We associate the term with an intolerant and sometimes aggressive
approach to the Christian faith that gets into our faces with the question,
“Have you been saved?” We might even
occasionally make jokes about people who seem to have been ‘saved’ or
‘converted’ and who now are quite open about their faith and seem to bring it
up at every possible, or even impossible, moment.
Have you
ever noticed that when two or three people are gathered together stories
quickly emerge? We tell stories so that
other people can understand us or so that we can lighten the atmosphere of the
occasion or so that we can help our friends and families understand the events
of their own lives. What you and I as
Christians can tell people is that our stories, the stories of particular lives
lived in particular places and particular times, are actually part of a greater
story.
Recently
someone asked me why I was a Christian.
My answer was simple: “I find the
Christian story far more compelling than any other religious or secular story
that claims to say something about what it means to be a human being and what
is the future of creation.”
Evangelism
is about story-telling rather than confrontation. For example, today we are celebrating the
feast of All Saints. We celebrate this
feast and the feasts of numerous other named saints in order to tell their stories. By telling their stories, the stories of
thousands of people, many of them quite ordinary, we begin to see how their
stories and ours are connected. In fact
all of our stories, the stories of the Christians who have come before us and
the stories of Christians today, are chapters of THE STORY, the story of God’s
relationship with all of creation and, in particular, God’s relationship with
human beings.
We are
surrounded by people who are living their lives as part of stories that are
neither life-giving nor life-affirming.
These stories have various names and themes such as ‘success’ or ‘do it
yourself’ or ‘the one with the most toys at the end wins’ or ‘there is no
meaning to life’ --- you certainly know some of the titles. Our story is one that says that the glory of
God is a human being fully alive and that God has given us a model of what it
means to be fully alive in Jesus of Nazareth.

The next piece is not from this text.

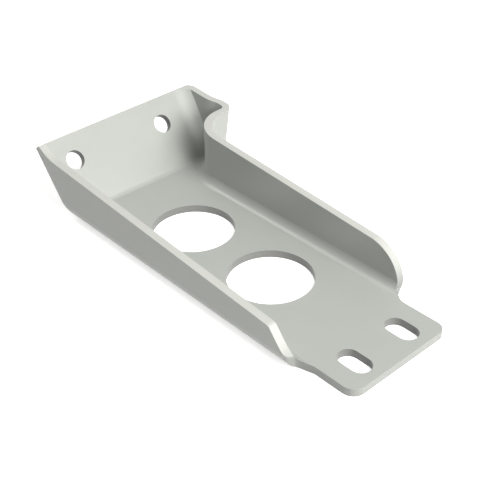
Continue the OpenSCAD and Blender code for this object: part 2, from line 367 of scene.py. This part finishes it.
def markRims(mesh, form):
    # Two numbers for each face. The first is the share of the dark rim colour: on cut edges, partly their
    # bare colour and partly painted shade,
    # # and at the feet of the flange ends, where it is painted shade. The second is the share of a paler
    # colour painted as a highlight on the top rims.
    count = len(mesh.polygons)
    centres, normals = np.empty(count * 3), np.empty(count * 3)
    mesh.polygons.foreach_get("center", centres)
    mesh.polygons.foreach_get("normal", normals)
    centres, normals = centres.reshape(-1, 3), normals.reshape(-1, 3)
    x, y, z = centres.T
    forward, sideways, upward = normals.T

    first, last, halfWidth, top = form["floorHoles"]
    # Cut edges in the floor holes, the slots and along the tongue take the dark rim colour: partly their
    # bare cut colour, partly painted shade.
    cut = (abs(upward) < form["upright"]) & (z < top)
    inFloor = (abs(y) < halfWidth) & (x > first) & (x < last)
    dark = form["holeShade"] * (inFloor & cut)
    dark = np.where((x > form["tongueStart"]) & ~inFloor & cut, form["tongueShade"], dark)
    # Painted shade darkening the ends of the flanges towards their feet.
    start, nearest, height, depth = form["flangeEnds"]
    onEnd = (x > start) & (abs(y) > nearest) & (forward > form["endFacing"])
    dark = np.maximum(dark, form["footShade"] * np.clip((height - z) / depth, 0, 1) * onEnd)
    # Painted shade in the wall holes: their rims take all of the dark rim colour.
    axis = np.array(form["wallAxis"])
    radius, reach = form["wallReach"]
    for hole in form["wallHoles"]:
        away = centres - np.array(hole)
        along = away @ axis
        inHole = (np.linalg.norm(away - along[:, None] * axis, axis=1) < radius) & (abs(along) < reach)
        dark = np.where(inHole & (abs(normals @ axis) < form["upright"]), 1.0, dark)

    # Painted highlight: the top rims of the flanges and of the end wall's sides are made paler the more
    # they face upwards, from a little above the floor.
    wallEnd, nearest, mostSideways = form["flangeRims"]
    onFlange = (x > wallEnd) & (abs(sideways) < mostSideways) & (abs(y) > nearest)
    near, far, leastUpward = form["wallRims"]
    byWall = (x <= wallEnd) & (upward > leastUpward) & ((y > far) | (y < near))
    pale = np.clip((z - form["paleFrom"]) / form["paleOver"], 0, 1) * np.clip(upward, 0, 1) ** 2
    pale *= (onFlange | byWall) * (1 - dark)
    for name, values in (("cutRimAndShade", dark), ("rimHighlight", pale)):
        mesh.attributes.new(name, "FLOAT", "FACE").data.foreach_set("value", values.astype(np.float32))


def makeSheet(form, node):
    # A copy of the node with its corners merged, its flat faces joined and its edges rounded.
    work = bmesh.new()
    work.from_mesh(node.data)
    bmesh.ops.scale(work, vec=(1 / toMetres,) * 3, verts=work.verts)
    bmesh.ops.remove_doubles(work, verts=work.verts, dist=form["mergeWithin"])
    flat, sharp = math.radians(form["flatAngle"]), math.radians(form["sharpAngle"])
    bmesh.ops.dissolve_limit(
        work, angle_limit=flat, verts=work.verts, edges=work.edges, delimit=set()
    )
    bmesh.ops.bevel(
        work,
        geom=[e for e in work.edges if e.is_manifold and e.calc_face_angle() > sharp],
        offset=form["edgeRound"],
        offset_type="OFFSET",
        segments=form["edgeSteps"],
        profile=form["edgeProfile"],
        affect="EDGES",
        clamp_overlap=True,
        miter_outer="ARC",
        spread=form["cornerSpread"],
        material=-1,
    )
    cutAcross(work, sheetCuts, form["cutWithin"])
    outer = [f for f in work.faces if max(abs(v.co.y) for v in f.verts) > form["bentBeyond"]]
    bmesh.ops.triangulate(work, faces=[f for f in outer if len(f.verts) > 3])
    mesh = bpy.data.meshes.new("pressedSheet")
    work.to_mesh(mesh)
    work.free()

    # Face attributes holding the painted shade on the rims and the painted highlight on the top rims.
    markRims(mesh, rimForm)
    places = np.empty(len(mesh.vertices) * 3)
    mesh.vertices.foreach_get("co", places)
    places = leanInJog(drawInRunOut(places.reshape(-1, 3), runOutForm), jogForm)
    mesh.vertices.foreach_set("co", places.ravel() * toMetres)
    mesh.update()
    mesh.shade_smooth()
    print("sheet", len(mesh.vertices), "points", len(mesh.polygons), "faces")
    sheet = bpy.data.objects.new("pressedSheet", mesh)
    bpy.context.scene.collection.objects.link(sheet)
    normals = sheet.modifiers.new("evenShade", "WEIGHTED_NORMAL")
    normals.weight = form["evenShade"]
    normals.keep_sharp = False
    return sheet


sheet = makeSheet(sheetForm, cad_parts["bracket"])
sheet.data.materials.clear()
sheet.data.materials.append(makePaint(paintLook))
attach(sheet, "root")
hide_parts("bracket")
print("pressed sheet made")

Our story is one that says that this story has been lived out in
thousands, millions, perhaps even billions, of lives over two thousand
years. The story is still being told in
the lives of billions of people today.
So let us
tell our stories to people. Let us not
be afraid to tell others about how our story is part of a greater story that God
is weaving in the world today. This is
the evangelism that we need to exercise, an evangelism that brings people
together as part of God’s saving work for this world in the here and now rather
than some form of fire insurance for an uncertain future. We can do this because we all have stories to
tell. We can do this because the story
that we are a part of is truly wonderful, life-giving and life-affirming.
Let us pray.
O God, you have called your servants to ventures of which we
cannot see the ending, by paths as yet untrodden, through perils unknown. Give us faith to go out with good courage,
not knowing where we go, but only that your hand is leading us and your love
supporting us; through Jesus Christ our Lord.